#### Given exercise
Repeat only the lines running from the beginning of the material through the line that contains "sides, closed=not on_axis))".

--- START Recorded information ---

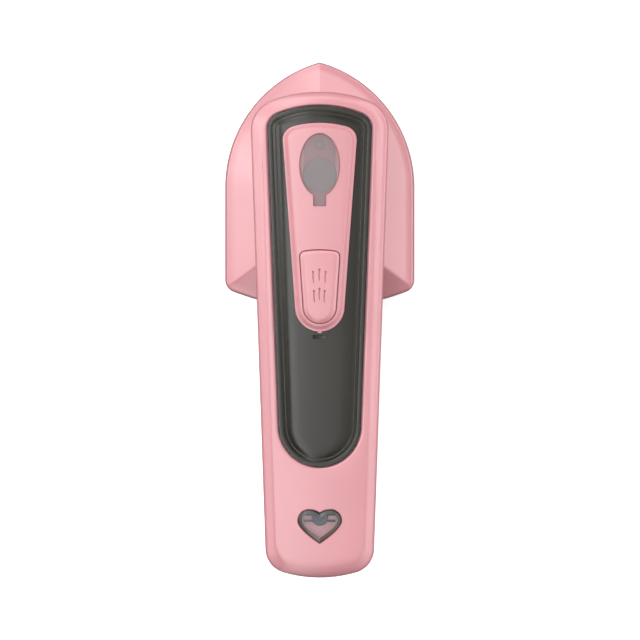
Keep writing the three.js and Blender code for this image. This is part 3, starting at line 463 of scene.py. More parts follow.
# %% Turned pieces
def lathe(name, profile, sides=64, centre=(0, 0)):
    """Turns a profile of (radius, z) about an upright axis. It is open only along the axis."""
    angles = np.linspace(0, 2 * math.pi, sides, endpoint=False)
    points = []
    for radius, z in profile:
        for a in angles:
            points.append((centre[0] + radius * math.cos(a), centre[1] + radius * math.sin(a), z))
    on_axis = profile[0][0] == 0 and profile[-1][0] == 0
    return new_piece(name, points, wall_faces(len(profile), sides, closed=not on_axis))


def lay_along_y(piece, y, z):
    """Turns an upright piece so that its axis runs along Y at height z, and its foot is at y."""
    for vertex in piece.data.vertices:
        across, down, up = vertex.co
        vertex.co = (across, y + up, z - down)
    return piece


def disc_profile(radius, z0, z1, edge=0.15 * mm):
    """A plain cylinder with a small chamfer at both ends, from axis to axis."""
    return [
        (0, z0), (radius - edge, z0), (radius, z0 + edge), (radius, z1 - edge), (radius - edge, z1), (0, z1),
    ]


# %% Join and cut
def join(target, *others):
    """Adds the other pieces' meshes to the target piece."""
    shape = bmesh.new()
    for piece in (target, *others):
        shape.from_mesh(piece.data)
    shape.to_mesh(target.data)
    shape.free()
    for piece in others:
        bpy.data.objects.remove(piece)
    return target


def carve(target, *cutters, keep=False):
    """Cuts the cutters out of the target, or keeps only what lies inside them."""
    for cutter in cutters:
        modifier = target.modifiers.new("cut", "BOOLEAN")
        modifier.operation = "INTERSECT" if keep else "DIFFERENCE"
        modifier.solver = "EXACT"
        modifier.material_mode = "TRANSFER"
        modifier.object = cutter
        bpy.context.view_layer.update()
        evaluated = target.evaluated_get(bpy.context.evaluated_depsgraph_get())
        result = bpy.data.meshes.new_from_object(evaluated)
        target.modifiers.remove(modifier)
        target.data = result
        bpy.data.objects.remove(cutter)
    tidy(target)
    return target


# %% Rounded edges and blocks
def superellipse(width, height, power=2.0, steps=12):
    """(inset, drop) pairs from the vertical side (0, height) to the level face (width, 0)."""
    pairs = []
    for k in range(steps + 1):
        angle = math.pi / 2 * k / steps
        across = math.cos(angle) ** (2 / power)
        up = math.sin(angle) ** (2 / power)
        pairs.append((width * (1 - across), height * (1 - up)))
    return pairs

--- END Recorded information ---

#### Correct response
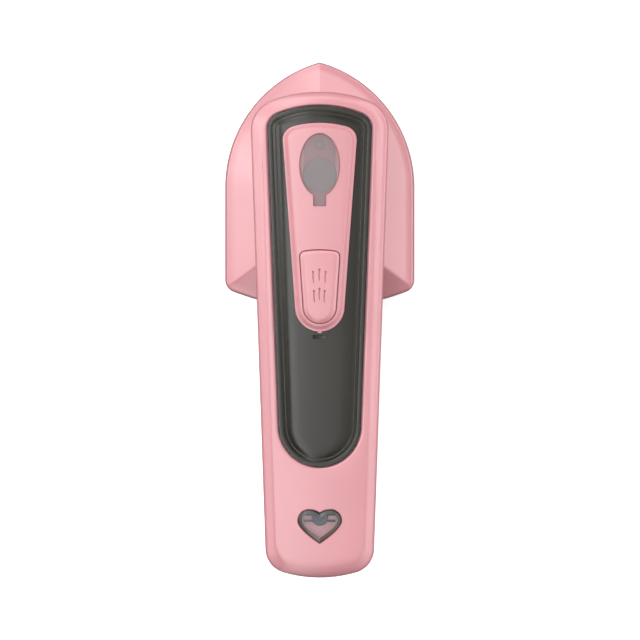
Keep writing the three.js and Blender code for this image. This is part 3, starting at line 463 of scene.py. More parts follow.
# %% Turned pieces
def lathe(name, profile, sides=64, centre=(0, 0)):
    """Turns a profile of (radius, z) about an upright axis. It is open only along the axis."""
    angles = np.linspace(0, 2 * math.pi, sides, endpoint=False)
    points = []
    for radius, z in profile:
        for a in angles:
            points.append((centre[0] + radius * math.cos(a), centre[1] + radius * math.sin(a), z))
    on_axis = profile[0][0] == 0 and profile[-1][0] == 0
    return new_piece(name, points, wall_faces(len(profile), sides, closed=not on_axis))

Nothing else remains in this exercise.